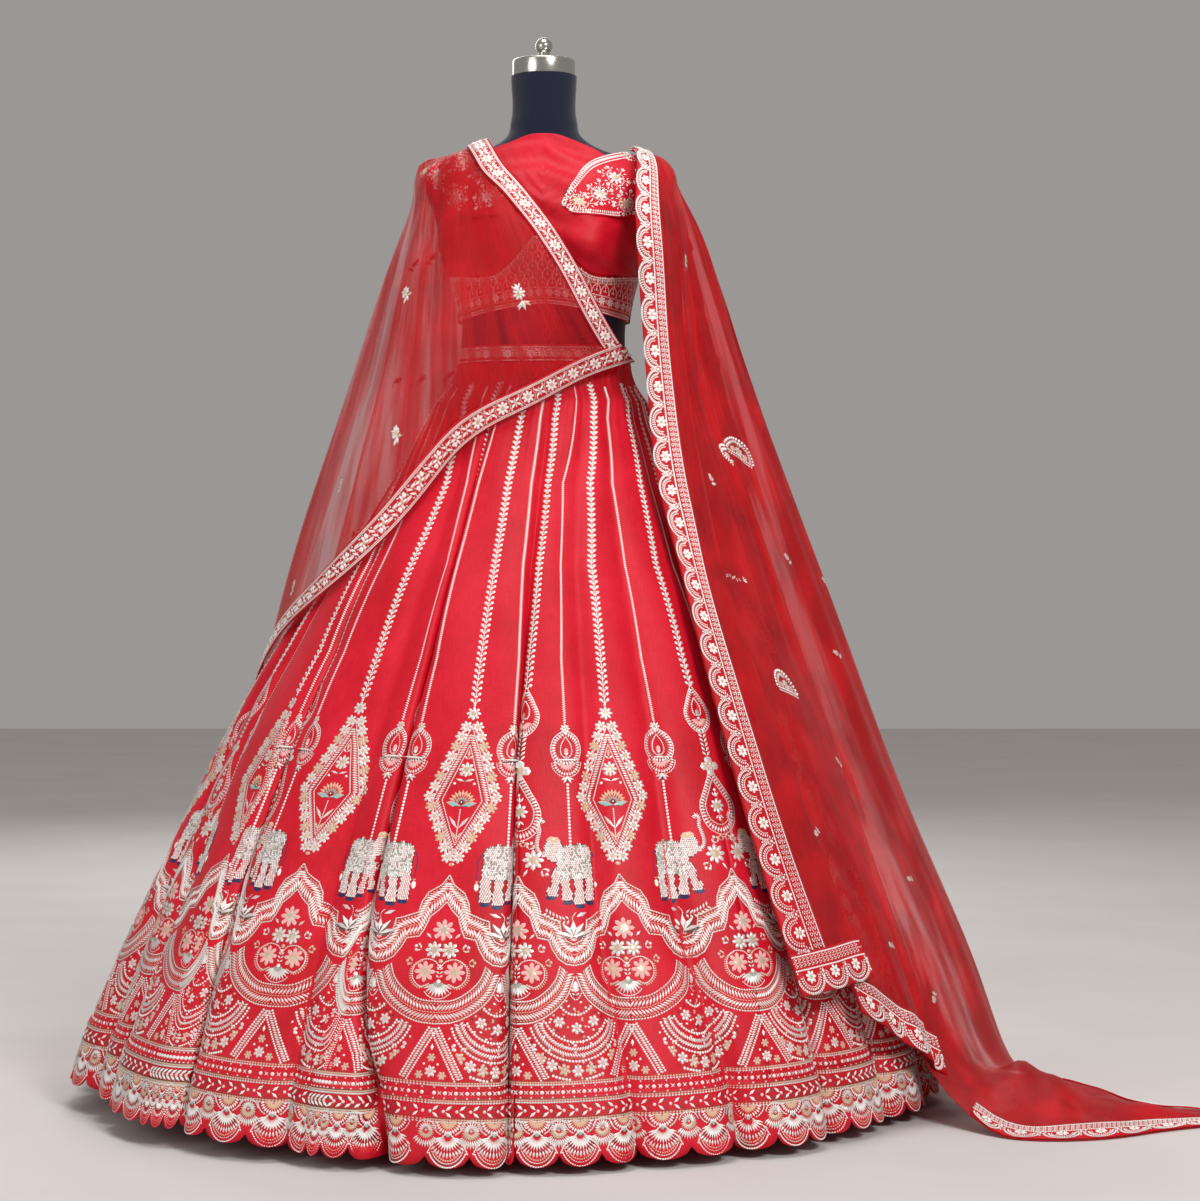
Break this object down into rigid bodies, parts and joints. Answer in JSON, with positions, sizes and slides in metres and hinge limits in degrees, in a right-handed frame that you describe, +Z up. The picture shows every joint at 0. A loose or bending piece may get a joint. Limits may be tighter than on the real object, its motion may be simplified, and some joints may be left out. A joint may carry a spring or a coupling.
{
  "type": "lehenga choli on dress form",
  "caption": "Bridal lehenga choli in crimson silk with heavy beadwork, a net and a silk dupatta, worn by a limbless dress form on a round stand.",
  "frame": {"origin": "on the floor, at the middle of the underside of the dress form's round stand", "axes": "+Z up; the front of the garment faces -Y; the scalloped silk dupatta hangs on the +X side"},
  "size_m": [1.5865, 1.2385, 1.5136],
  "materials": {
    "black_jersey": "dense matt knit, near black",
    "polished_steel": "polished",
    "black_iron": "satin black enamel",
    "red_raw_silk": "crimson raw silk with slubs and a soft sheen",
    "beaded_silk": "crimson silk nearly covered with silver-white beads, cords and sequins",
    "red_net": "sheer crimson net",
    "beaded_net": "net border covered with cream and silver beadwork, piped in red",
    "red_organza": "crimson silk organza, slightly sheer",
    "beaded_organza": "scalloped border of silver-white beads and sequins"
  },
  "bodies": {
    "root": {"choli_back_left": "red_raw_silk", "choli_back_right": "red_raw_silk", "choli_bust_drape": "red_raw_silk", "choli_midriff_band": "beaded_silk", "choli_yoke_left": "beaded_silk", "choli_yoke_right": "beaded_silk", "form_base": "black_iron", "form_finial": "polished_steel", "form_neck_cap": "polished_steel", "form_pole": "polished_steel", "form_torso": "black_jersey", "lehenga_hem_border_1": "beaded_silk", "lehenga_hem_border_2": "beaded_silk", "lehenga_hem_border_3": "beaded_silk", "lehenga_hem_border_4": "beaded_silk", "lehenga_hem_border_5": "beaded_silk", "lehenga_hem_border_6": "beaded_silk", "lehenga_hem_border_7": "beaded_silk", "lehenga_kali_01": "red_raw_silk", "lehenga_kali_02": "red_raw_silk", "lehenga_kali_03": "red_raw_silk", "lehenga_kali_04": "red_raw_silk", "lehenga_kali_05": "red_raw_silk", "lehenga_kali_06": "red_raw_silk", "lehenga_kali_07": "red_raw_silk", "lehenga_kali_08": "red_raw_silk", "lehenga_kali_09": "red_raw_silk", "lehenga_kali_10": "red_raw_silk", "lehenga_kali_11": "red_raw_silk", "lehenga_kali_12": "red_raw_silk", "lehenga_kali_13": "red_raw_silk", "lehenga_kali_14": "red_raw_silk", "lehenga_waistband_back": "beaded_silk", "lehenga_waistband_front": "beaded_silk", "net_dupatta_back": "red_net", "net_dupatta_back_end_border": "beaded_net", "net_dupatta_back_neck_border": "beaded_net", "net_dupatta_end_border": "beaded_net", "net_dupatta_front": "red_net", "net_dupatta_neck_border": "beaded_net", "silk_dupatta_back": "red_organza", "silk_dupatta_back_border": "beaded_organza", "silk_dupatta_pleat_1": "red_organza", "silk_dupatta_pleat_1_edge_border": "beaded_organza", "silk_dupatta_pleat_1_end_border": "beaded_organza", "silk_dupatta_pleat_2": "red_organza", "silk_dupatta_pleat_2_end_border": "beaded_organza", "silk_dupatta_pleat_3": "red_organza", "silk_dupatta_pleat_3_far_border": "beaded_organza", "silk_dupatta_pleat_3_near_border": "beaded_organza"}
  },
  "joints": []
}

▶ [YOUR GOAL] Give an exact copy of all the data shown above.

▶ [FINAL ANSWER]
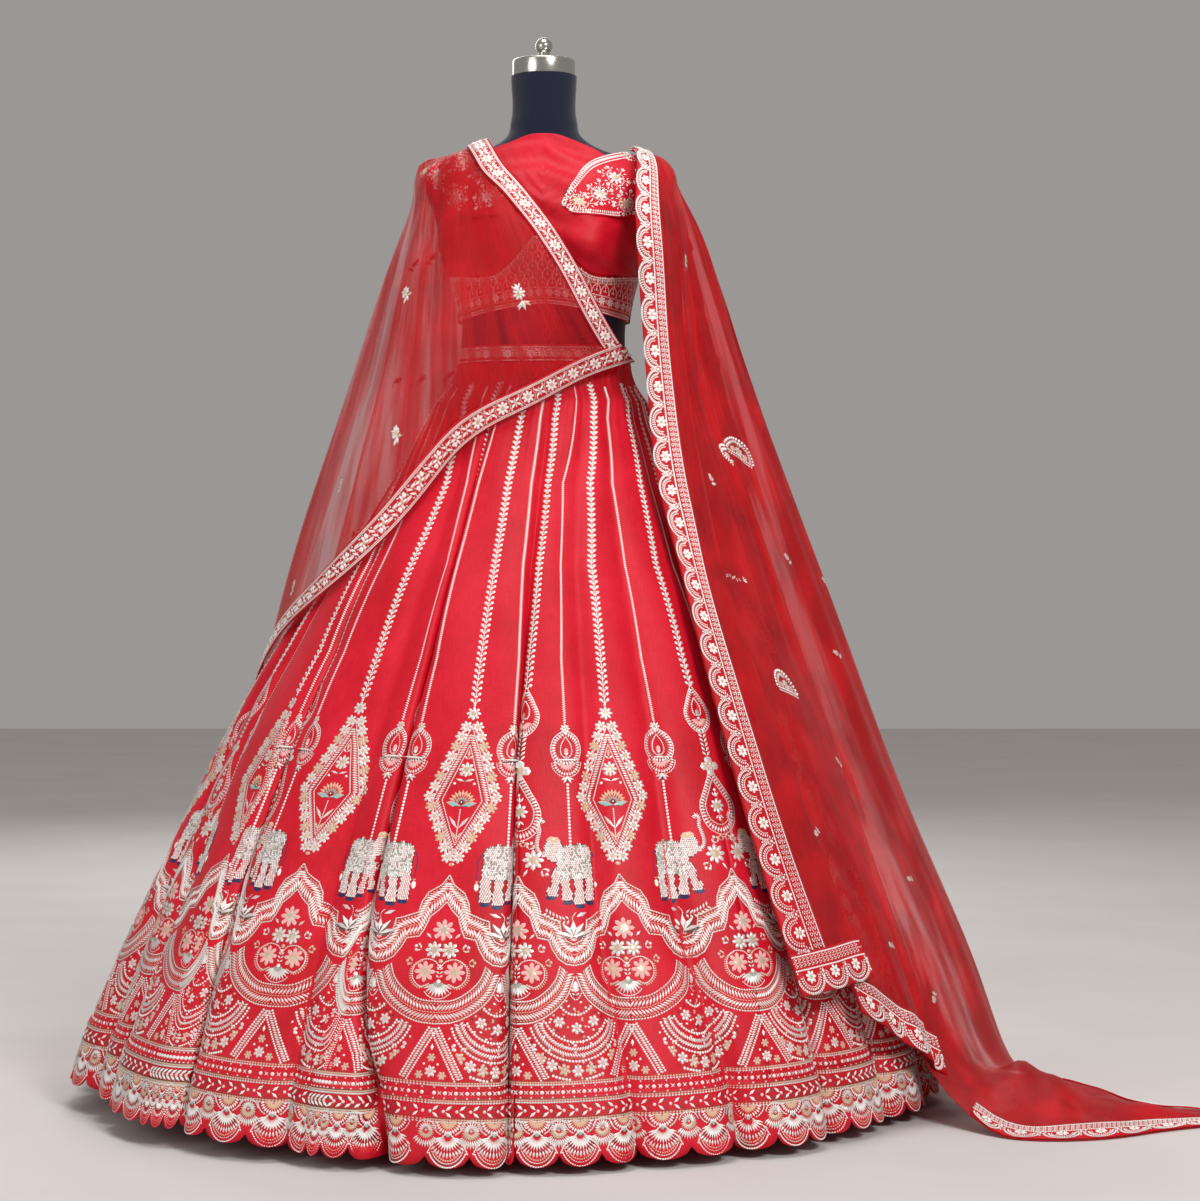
Break this object down into rigid bodies, parts and joints. Answer in JSON, with positions, sizes and slides in metres and hinge limits in degrees, in a right-handed frame that you describe, +Z up. The picture shows every joint at 0. A loose or bending piece may get a joint. Limits may be tighter than on the real object, its motion may be simplified, and some joints may be left out. A joint may carry a spring or a coupling.
{
  "type": "lehenga choli on dress form",
  "caption": "Bridal lehenga choli in crimson silk with heavy beadwork, a net and a silk dupatta, worn by a limbless dress form on a round stand.",
  "frame": {"origin": "on the floor, at the middle of the underside of the dress form's round stand", "axes": "+Z up; the front of the garment faces -Y; the scalloped silk dupatta hangs on the +X side"},
  "size_m": [1.5865, 1.2385, 1.5136],
  "materials": {
    "black_jersey": "dense matt knit, near black",
    "polished_steel": "polished",
    "black_iron": "satin black enamel",
    "red_raw_silk": "crimson raw silk with slubs and a soft sheen",
    "beaded_silk": "crimson silk nearly covered with silver-white beads, cords and sequins",
    "red_net": "sheer crimson net",
    "beaded_net": "net border covered with cream and silver beadwork, piped in red",
    "red_organza": "crimson silk organza, slightly sheer",
    "beaded_organza": "scalloped border of silver-white beads and sequins"
  },
  "bodies": {
    "root": {"choli_back_left": "red_raw_silk", "choli_back_right": "red_raw_silk", "choli_bust_drape": "red_raw_silk", "choli_midriff_band": "beaded_silk", "choli_yoke_left": "beaded_silk", "choli_yoke_right": "beaded_silk", "form_base": "black_iron", "form_finial": "polished_steel", "form_neck_cap": "polished_steel", "form_pole": "polished_steel", "form_torso": "black_jersey", "lehenga_hem_border_1": "beaded_silk", "lehenga_hem_border_2": "beaded_silk", "lehenga_hem_border_3": "beaded_silk", "lehenga_hem_border_4": "beaded_silk", "lehenga_hem_border_5": "beaded_silk", "lehenga_hem_border_6": "beaded_silk", "lehenga_hem_border_7": "beaded_silk", "lehenga_kali_01": "red_raw_silk", "lehenga_kali_02": "red_raw_silk", "lehenga_kali_03": "red_raw_silk", "lehenga_kali_04": "red_raw_silk", "lehenga_kali_05": "red_raw_silk", "lehenga_kali_06": "red_raw_silk", "lehenga_kali_07": "red_raw_silk", "lehenga_kali_08": "red_raw_silk", "lehenga_kali_09": "red_raw_silk", "lehenga_kali_10": "red_raw_silk", "lehenga_kali_11": "red_raw_silk", "lehenga_kali_12": "red_raw_silk", "lehenga_kali_13": "red_raw_silk", "lehenga_kali_14": "red_raw_silk", "lehenga_waistband_back": "beaded_silk", "lehenga_waistband_front": "beaded_silk", "net_dupatta_back": "red_net", "net_dupatta_back_end_border": "beaded_net", "net_dupatta_back_neck_border": "beaded_net", "net_dupatta_end_border": "beaded_net", "net_dupatta_front": "red_net", "net_dupatta_neck_border": "beaded_net", "silk_dupatta_back": "red_organza", "silk_dupatta_back_border": "beaded_organza", "silk_dupatta_pleat_1": "red_organza", "silk_dupatta_pleat_1_edge_border": "beaded_organza", "silk_dupatta_pleat_1_end_border": "beaded_organza", "silk_dupatta_pleat_2": "red_organza", "silk_dupatta_pleat_2_end_border": "beaded_organza", "silk_dupatta_pleat_3": "red_organza", "silk_dupatta_pleat_3_far_border": "beaded_organza", "silk_dupatta_pleat_3_near_border": "beaded_organza"}
  },
  "joints": []
}